I've been asked to migrate on-premises Python ETL scripts that live on a syslog box over to AWS. These scripts run as cron-jobs and output logs that a Splunk Forwarder parses and sends to our Splunk instance for indexing.
My initial idea was to deploy a Cloudwatch-triggered Lambda function that spins up an EC2 instance, runs the ETL scripts cloned to that instance (30 minutes), and then brings down the instance. Another idea was to containerize the scripts and run them as task definitions. They take approximately 30 minutes to run.
Any help moving forward would be nice; I would like to deploy this in IaaC, preferably in troposphere/boto3.
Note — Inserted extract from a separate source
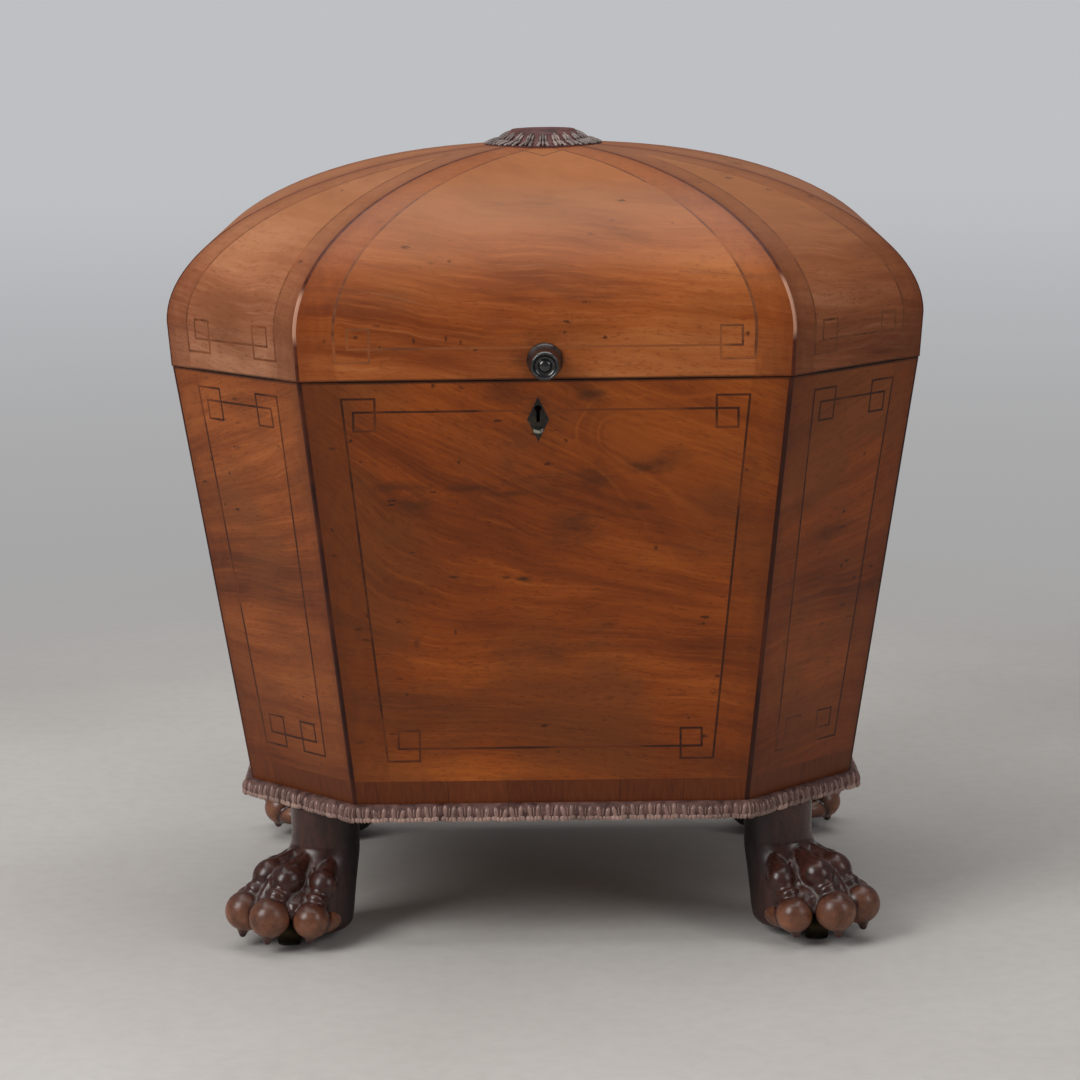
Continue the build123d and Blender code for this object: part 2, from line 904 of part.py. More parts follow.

CodePudding user response:
Another idea was to containerize the scripts and run them as task definitions
This is probably the best approach. You can include the splunk universal forwarder container in your task definition (ensuring both containers are configured to mount the same storage where the logs are held) to get the logs into splunk. You can schedule task execution just like lambda functions or similar. Alternatively to the forwarder container, if you can configure the logs to output to stdout/stderr instead of log files, you can just setup your docker log driver to output directly to splunk.
Assuming you don't already have a cluster with capacity to run the task, you can use a capacity provider for the ASG attached to the ECS cluster to automatically provision instances into the cluster whenever the task needs to run (and scale down after the task completes).
Or use Fargate tasks with EFS storage and you don't have to worry about cluster provisioning at all.